# [Problem requirements]
Provide the data again in its entirety, exactly as given.

▬▬▬▬▬▬▬▬▬▬

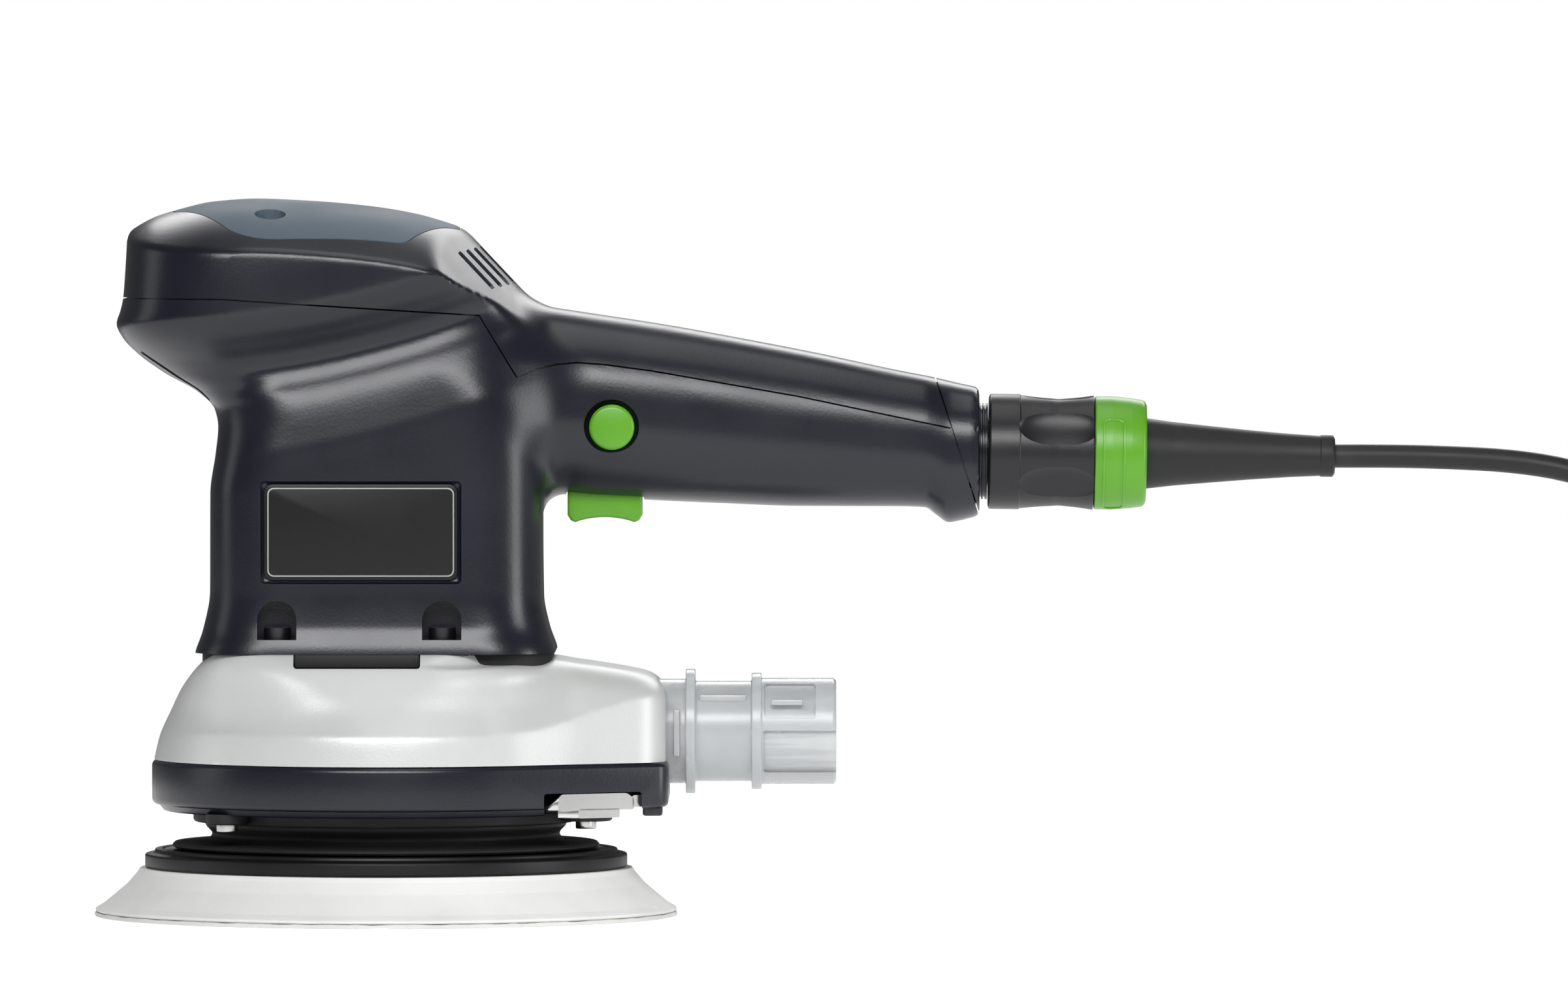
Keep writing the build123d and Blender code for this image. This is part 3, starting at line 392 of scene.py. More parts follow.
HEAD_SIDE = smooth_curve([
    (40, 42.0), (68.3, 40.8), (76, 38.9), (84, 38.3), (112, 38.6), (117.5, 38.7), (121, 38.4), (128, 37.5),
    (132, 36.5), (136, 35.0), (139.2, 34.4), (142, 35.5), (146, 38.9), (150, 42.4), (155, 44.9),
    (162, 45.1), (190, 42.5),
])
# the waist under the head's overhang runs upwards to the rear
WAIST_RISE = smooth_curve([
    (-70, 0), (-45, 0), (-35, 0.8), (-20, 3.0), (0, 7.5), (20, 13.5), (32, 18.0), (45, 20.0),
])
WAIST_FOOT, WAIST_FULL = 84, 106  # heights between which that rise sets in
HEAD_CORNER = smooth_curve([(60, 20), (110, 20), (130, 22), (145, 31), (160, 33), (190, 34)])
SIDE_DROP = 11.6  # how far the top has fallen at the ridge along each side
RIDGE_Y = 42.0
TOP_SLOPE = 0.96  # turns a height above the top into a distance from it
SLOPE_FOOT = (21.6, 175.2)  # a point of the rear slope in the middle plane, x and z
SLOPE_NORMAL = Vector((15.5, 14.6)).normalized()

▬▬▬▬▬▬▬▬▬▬

# [Task answer]
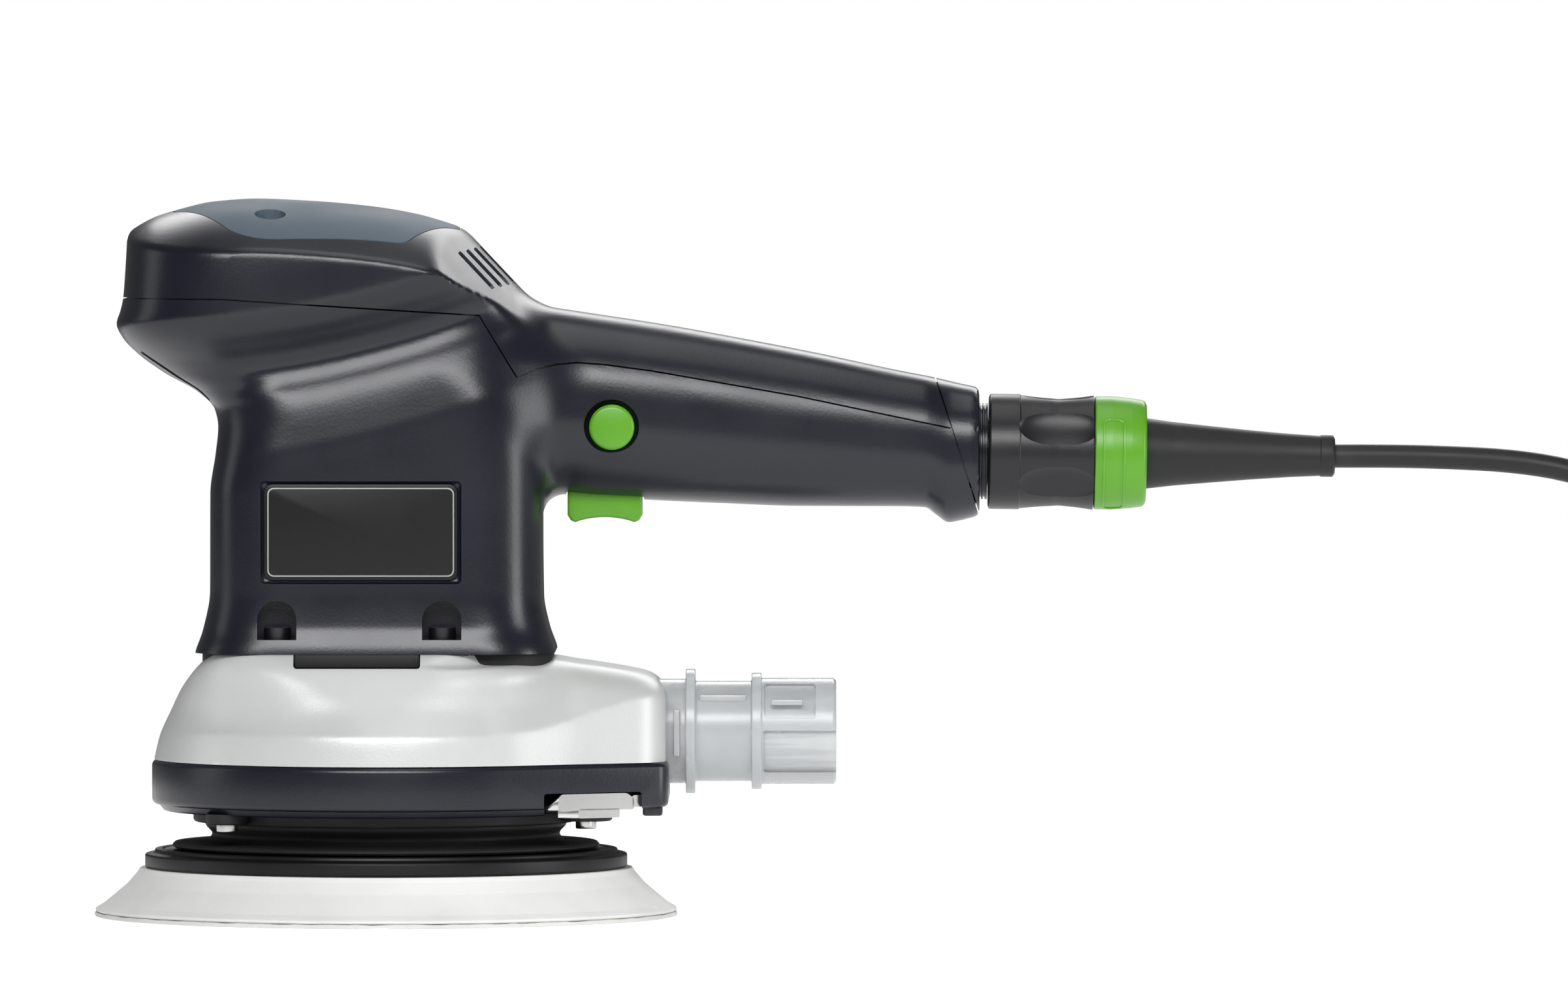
Keep writing the build123d and Blender code for this image. This is part 3, starting at line 392 of scene.py. More parts follow.
HEAD_SIDE = smooth_curve([
    (40, 42.0), (68.3, 40.8), (76, 38.9), (84, 38.3), (112, 38.6), (117.5, 38.7), (121, 38.4), (128, 37.5),
    (132, 36.5), (136, 35.0), (139.2, 34.4), (142, 35.5), (146, 38.9), (150, 42.4), (155, 44.9),
    (162, 45.1), (190, 42.5),
])
# the waist under the head's overhang runs upwards to the rear
WAIST_RISE = smooth_curve([
    (-70, 0), (-45, 0), (-35, 0.8), (-20, 3.0), (0, 7.5), (20, 13.5), (32, 18.0), (45, 20.0),
])
WAIST_FOOT, WAIST_FULL = 84, 106  # heights between which that rise sets in
HEAD_CORNER = smooth_curve([(60, 20), (110, 20), (130, 22), (145, 31), (160, 33), (190, 34)])
SIDE_DROP = 11.6  # how far the top has fallen at the ridge along each side
RIDGE_Y = 42.0
TOP_SLOPE = 0.96  # turns a height above the top into a distance from it
SLOPE_FOOT = (21.6, 175.2)  # a point of the rear slope in the middle plane, x and z
SLOPE_NORMAL = Vector((15.5, 14.6)).normalized()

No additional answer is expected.